Chaque année, il était appelé à l’étranger : tous les pays d’Europe, l’Extrême-Orient, l’Amérique du Nord et l’Amérique du Sud connurent ses cours et ses conférences, dont la littérature comparée était le thème essentiel. En 1935, il fut demandé par l’Université Harvard, à Boston, et y resta jusqu’en 1940. Il fut alors nommé à l’Université de Californie (Los Angeles) et ce fût là qu’il attendit la fin des hostilités.

Lorsqu’il rentra en France, il tint à rester à Paris, pour être près de la Sorbonne, près surtout de l’Institut de Littérature comparée et de la revue qu’il avait fondée en 1921 avec l’un de ses plus glorieux élèves, Paul Hazard.

C'était cela qui comptait avant tout pour lui : que devenait cet édifice dont il avait été la clé de voûte pendant cinquante ans ? Du monde entier, fidèles à la générosité affectueuse de leur maître, d’anciens élèves lui donnèrent jusqu’aux dernières années de sa vie cette immense satisfaction : la littérature comparée continuait, s’affirmait, progressait.

« Goethe en France », « Orientations étrangères chez Honoré de Balzac », « Le Mouvement des Idées dans l’Emigration française », « Études d’Histoire littéraire », sont les ouvrages de base pour l’étude de ces problèmes. Et bien d’autres œuvres essentielles, des milliers d’articles, ne sauraient faire oublier que Fernand Baldensperger, grand humaniste, fut également mêlé à la vie musicale, à Lyon notamment, et qu’il se délassait de son travail écrasant en écrivant des poèmes ; ceux-ci parurent sous le pseudonyme de Fernand Baldenne, raccourci de son nom qu’employaient ses amis, parmi lesquels George Clémenceau, Maurice Barrès, l’ambassadeur Jules Cambon.
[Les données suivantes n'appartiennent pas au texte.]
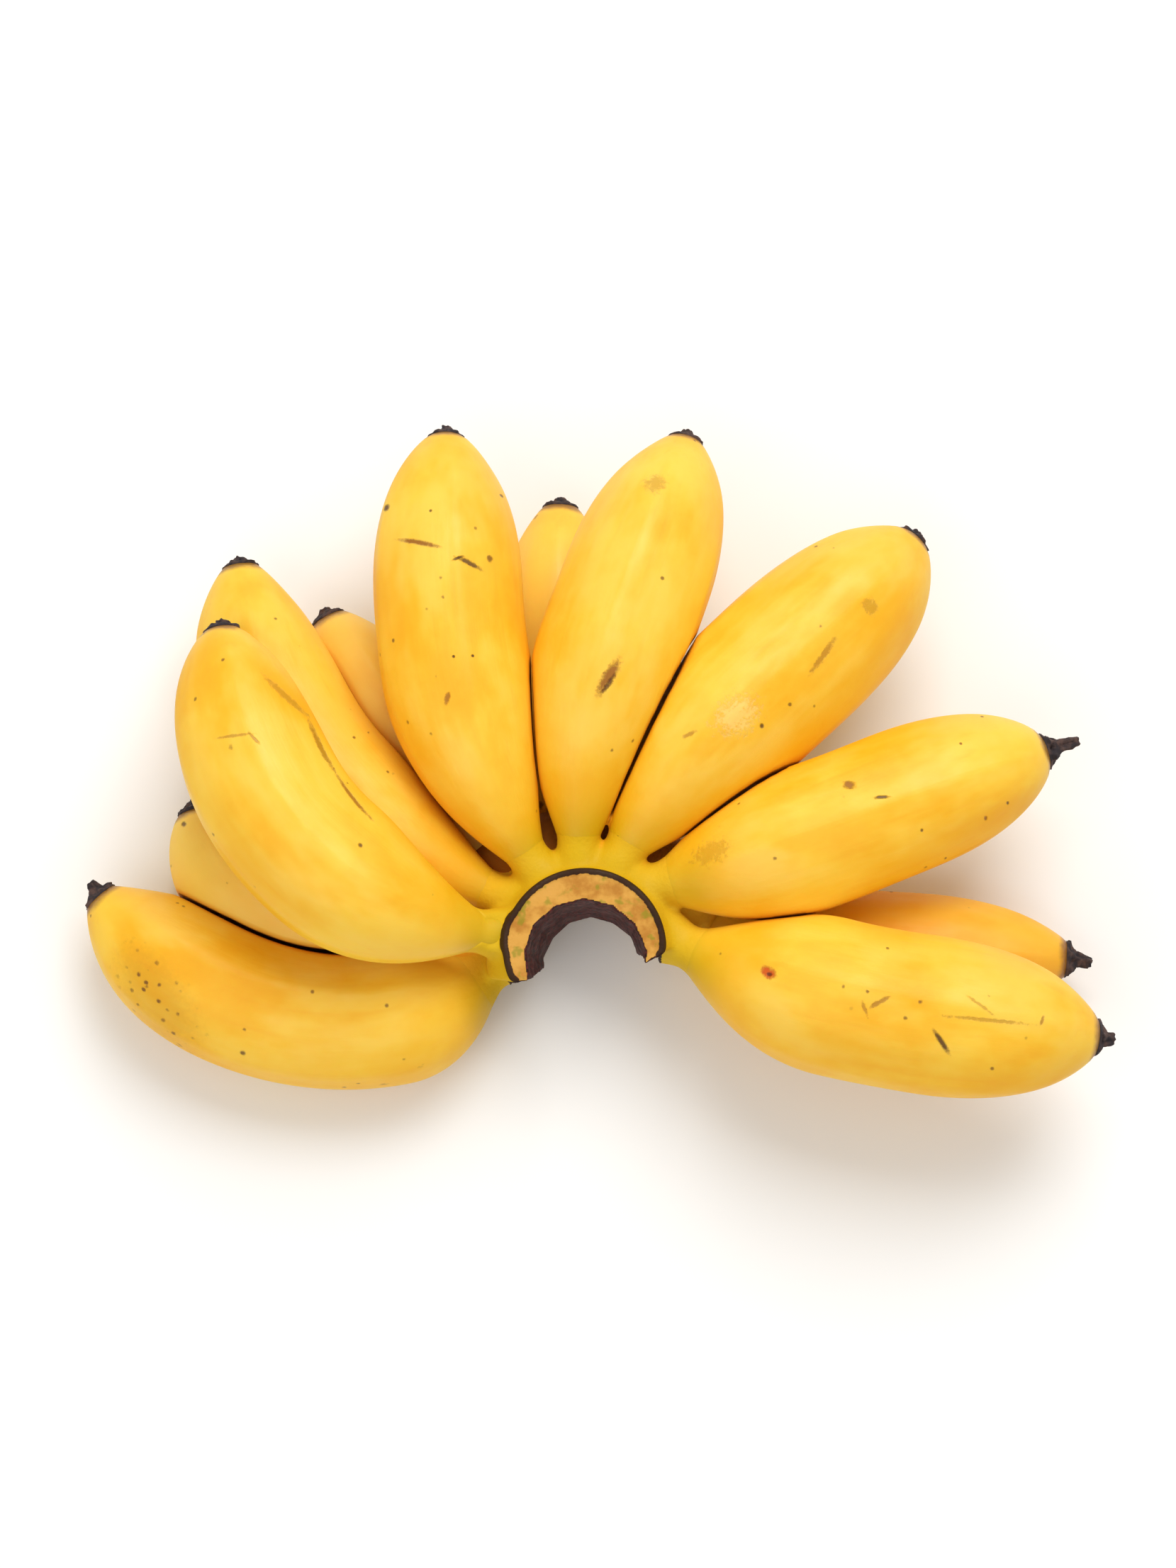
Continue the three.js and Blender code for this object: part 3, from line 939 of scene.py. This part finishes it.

Des décorations, bien sûr (officier de la Légion d’honneur, des ordres de maints pays), l’honorariat de quantité d’Universités, l’Académie des Sciences morales et politiques, plusieurs académies étrangères, mais le titre auquel il tenait certainement le plus, était cette fidélité de ses anciens étudiants, plus durable et plus profonde que toutes les étiquettes officielles.